◆ **Direction**:
Each line from the beginning of the data below through the line containing "inputs: Values, tones" should be repeated exactly, please.

* * * *

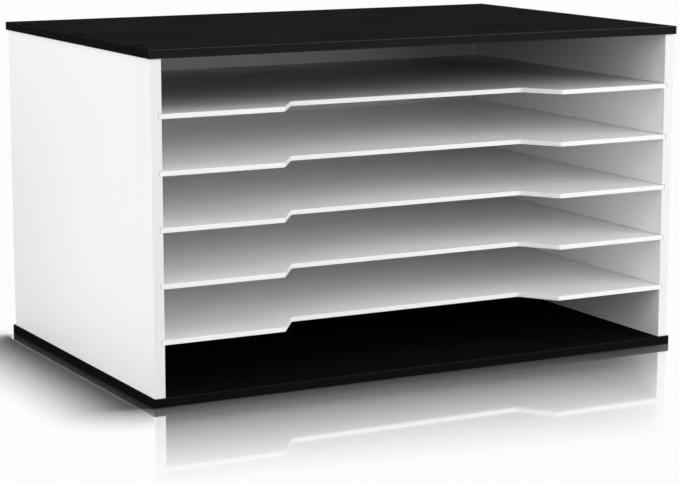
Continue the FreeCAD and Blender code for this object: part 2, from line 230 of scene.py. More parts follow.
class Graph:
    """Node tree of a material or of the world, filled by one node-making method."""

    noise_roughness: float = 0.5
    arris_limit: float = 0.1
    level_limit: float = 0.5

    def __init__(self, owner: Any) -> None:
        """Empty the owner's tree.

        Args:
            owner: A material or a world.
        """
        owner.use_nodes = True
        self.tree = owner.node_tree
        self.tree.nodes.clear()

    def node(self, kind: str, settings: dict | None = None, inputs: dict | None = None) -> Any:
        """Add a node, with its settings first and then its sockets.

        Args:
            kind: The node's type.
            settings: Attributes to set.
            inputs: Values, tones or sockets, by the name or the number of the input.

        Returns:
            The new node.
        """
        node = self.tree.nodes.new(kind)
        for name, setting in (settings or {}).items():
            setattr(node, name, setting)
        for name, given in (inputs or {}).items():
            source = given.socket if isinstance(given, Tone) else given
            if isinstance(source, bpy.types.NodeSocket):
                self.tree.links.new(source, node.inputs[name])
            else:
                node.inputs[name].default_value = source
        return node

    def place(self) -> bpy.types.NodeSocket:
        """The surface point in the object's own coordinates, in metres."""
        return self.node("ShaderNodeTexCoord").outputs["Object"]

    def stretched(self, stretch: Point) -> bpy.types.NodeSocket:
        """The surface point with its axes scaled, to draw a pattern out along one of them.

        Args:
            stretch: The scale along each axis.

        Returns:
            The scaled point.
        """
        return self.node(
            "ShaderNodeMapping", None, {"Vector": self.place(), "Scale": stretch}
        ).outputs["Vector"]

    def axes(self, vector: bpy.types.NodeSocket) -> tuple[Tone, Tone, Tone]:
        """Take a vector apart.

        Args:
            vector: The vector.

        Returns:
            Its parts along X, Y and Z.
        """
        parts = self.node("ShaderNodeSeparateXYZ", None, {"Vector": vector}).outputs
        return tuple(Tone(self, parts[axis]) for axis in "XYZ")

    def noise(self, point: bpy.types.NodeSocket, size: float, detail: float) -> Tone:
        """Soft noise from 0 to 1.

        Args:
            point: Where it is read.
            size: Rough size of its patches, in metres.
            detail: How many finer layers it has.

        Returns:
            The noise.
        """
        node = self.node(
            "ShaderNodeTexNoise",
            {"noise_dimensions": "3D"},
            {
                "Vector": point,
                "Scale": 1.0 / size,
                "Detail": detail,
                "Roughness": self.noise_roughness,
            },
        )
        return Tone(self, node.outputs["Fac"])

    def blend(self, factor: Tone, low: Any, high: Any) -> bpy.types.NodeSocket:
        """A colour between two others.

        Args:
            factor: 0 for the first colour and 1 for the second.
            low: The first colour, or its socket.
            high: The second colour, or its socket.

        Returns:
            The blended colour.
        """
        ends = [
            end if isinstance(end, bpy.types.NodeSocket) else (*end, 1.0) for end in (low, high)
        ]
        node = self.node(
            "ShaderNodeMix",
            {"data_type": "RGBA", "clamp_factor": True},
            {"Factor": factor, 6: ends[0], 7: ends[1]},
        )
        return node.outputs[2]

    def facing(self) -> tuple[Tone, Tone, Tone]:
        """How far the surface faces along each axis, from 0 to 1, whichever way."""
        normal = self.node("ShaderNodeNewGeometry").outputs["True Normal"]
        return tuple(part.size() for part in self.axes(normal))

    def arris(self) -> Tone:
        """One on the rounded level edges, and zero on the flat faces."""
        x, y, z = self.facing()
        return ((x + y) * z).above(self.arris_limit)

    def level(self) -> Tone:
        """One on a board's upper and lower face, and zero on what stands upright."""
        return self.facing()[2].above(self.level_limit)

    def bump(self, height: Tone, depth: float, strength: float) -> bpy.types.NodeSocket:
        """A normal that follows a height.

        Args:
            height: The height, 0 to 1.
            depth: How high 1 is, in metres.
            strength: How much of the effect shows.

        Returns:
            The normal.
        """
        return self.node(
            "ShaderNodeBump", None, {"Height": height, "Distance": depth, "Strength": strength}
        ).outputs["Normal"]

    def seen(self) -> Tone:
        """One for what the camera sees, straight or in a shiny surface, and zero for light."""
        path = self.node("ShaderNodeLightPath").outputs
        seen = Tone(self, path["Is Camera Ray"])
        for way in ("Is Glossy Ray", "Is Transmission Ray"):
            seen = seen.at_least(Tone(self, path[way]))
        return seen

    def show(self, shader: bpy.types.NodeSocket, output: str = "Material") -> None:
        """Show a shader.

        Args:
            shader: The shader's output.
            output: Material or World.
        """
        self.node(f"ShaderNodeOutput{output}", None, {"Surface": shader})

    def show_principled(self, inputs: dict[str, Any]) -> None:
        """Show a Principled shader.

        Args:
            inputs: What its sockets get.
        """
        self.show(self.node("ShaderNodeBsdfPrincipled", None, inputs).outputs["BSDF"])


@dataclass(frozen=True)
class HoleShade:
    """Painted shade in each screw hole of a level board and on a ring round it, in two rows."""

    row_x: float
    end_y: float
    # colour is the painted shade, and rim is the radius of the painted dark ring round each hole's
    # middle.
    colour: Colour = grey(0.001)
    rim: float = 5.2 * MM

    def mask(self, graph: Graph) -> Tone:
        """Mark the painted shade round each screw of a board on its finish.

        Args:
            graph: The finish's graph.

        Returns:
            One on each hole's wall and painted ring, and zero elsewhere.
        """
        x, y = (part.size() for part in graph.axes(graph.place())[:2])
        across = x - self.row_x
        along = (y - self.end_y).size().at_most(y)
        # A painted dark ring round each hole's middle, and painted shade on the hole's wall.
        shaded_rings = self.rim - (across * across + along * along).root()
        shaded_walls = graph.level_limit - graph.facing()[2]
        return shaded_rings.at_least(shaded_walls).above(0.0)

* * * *

◆ **Exercise answer**:
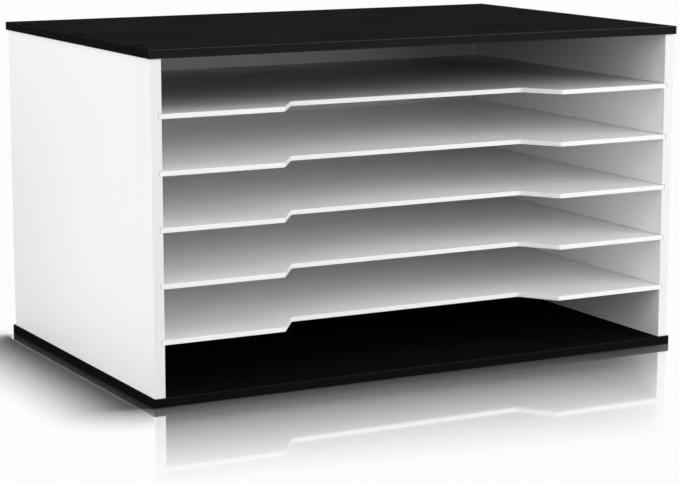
Continue the FreeCAD and Blender code for this object: part 2, from line 230 of scene.py. More parts follow.
class Graph:
    """Node tree of a material or of the world, filled by one node-making method."""

    noise_roughness: float = 0.5
    arris_limit: float = 0.1
    level_limit: float = 0.5

    def __init__(self, owner: Any) -> None:
        """Empty the owner's tree.

        Args:
            owner: A material or a world.
        """
        owner.use_nodes = True
        self.tree = owner.node_tree
        self.tree.nodes.clear()

    def node(self, kind: str, settings: dict | None = None, inputs: dict | None = None) -> Any:
        """Add a node, with its settings first and then its sockets.

        Args:
            kind: The node's type.
            settings: Attributes to set.
            inputs: Values, tones or sockets, by the name or the number of the input.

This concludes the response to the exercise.